WORK REQUIRED:
Every line of the material below should be repeated exactly.

AVAILABLE DATA:

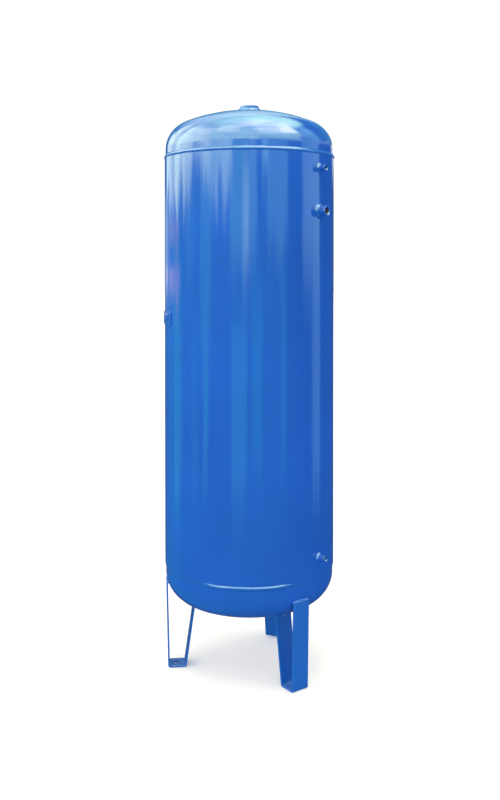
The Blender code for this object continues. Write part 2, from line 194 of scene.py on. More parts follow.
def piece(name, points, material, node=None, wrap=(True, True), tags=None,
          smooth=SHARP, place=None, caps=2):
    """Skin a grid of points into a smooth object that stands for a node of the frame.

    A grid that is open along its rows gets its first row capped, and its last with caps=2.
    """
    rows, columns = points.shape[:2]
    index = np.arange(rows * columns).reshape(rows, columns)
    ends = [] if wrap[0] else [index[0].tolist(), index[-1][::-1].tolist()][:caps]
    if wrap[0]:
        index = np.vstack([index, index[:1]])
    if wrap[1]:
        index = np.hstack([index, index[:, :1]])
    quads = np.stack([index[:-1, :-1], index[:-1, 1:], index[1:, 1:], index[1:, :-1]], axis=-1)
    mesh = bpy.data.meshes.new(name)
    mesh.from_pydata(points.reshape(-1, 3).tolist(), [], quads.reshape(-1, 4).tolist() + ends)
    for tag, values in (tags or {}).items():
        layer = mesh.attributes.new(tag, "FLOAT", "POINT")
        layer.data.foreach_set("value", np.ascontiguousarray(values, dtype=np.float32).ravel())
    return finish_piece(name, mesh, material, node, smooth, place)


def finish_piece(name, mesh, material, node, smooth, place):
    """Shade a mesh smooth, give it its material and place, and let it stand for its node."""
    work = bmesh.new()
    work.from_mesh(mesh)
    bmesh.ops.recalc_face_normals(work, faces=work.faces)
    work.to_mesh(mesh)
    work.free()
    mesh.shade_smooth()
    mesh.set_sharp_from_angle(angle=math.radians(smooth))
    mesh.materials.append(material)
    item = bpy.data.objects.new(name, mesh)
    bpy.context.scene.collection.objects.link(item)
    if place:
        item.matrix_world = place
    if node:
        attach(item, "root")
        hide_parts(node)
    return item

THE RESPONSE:
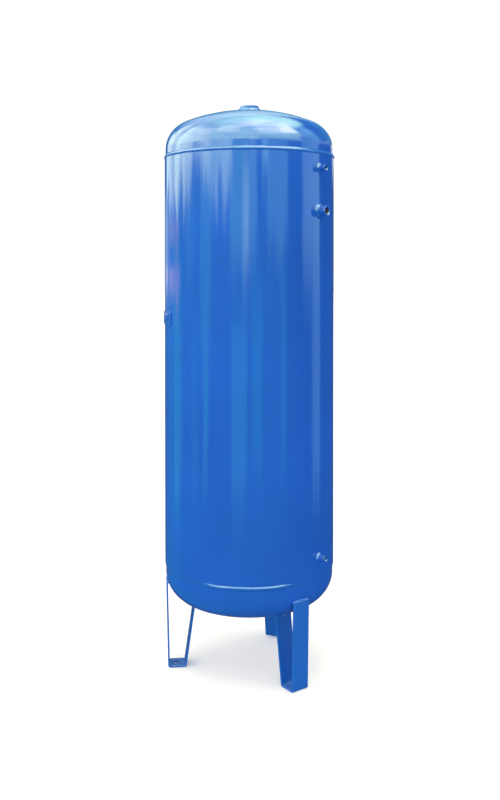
The Blender code for this object continues. Write part 2, from line 194 of scene.py on. More parts follow.
def piece(name, points, material, node=None, wrap=(True, True), tags=None,
          smooth=SHARP, place=None, caps=2):
    """Skin a grid of points into a smooth object that stands for a node of the frame.

    A grid that is open along its rows gets its first row capped, and its last with caps=2.
    """
    rows, columns = points.shape[:2]
    index = np.arange(rows * columns).reshape(rows, columns)
    ends = [] if wrap[0] else [index[0].tolist(), index[-1][::-1].tolist()][:caps]
    if wrap[0]:
        index = np.vstack([index, index[:1]])
    if wrap[1]:
        index = np.hstack([index, index[:, :1]])
    quads = np.stack([index[:-1, :-1], index[:-1, 1:], index[1:, 1:], index[1:, :-1]], axis=-1)
    mesh = bpy.data.meshes.new(name)
    mesh.from_pydata(points.reshape(-1, 3).tolist(), [], quads.reshape(-1, 4).tolist() + ends)
    for tag, values in (tags or {}).items():
        layer = mesh.attributes.new(tag, "FLOAT", "POINT")
        layer.data.foreach_set("value", np.ascontiguousarray(values, dtype=np.float32).ravel())
    return finish_piece(name, mesh, material, node, smooth, place)


def finish_piece(name, mesh, material, node, smooth, place):
    """Shade a mesh smooth, give it its material and place, and let it stand for its node."""
    work = bmesh.new()
    work.from_mesh(mesh)
    bmesh.ops.recalc_face_normals(work, faces=work.faces)
    work.to_mesh(mesh)
    work.free()
    mesh.shade_smooth()
    mesh.set_sharp_from_angle(angle=math.radians(smooth))
    mesh.materials.append(material)
    item = bpy.data.objects.new(name, mesh)
    bpy.context.scene.collection.objects.link(item)
    if place:
        item.matrix_world = place
    if node:
        attach(item, "root")
        hide_parts(node)
    return item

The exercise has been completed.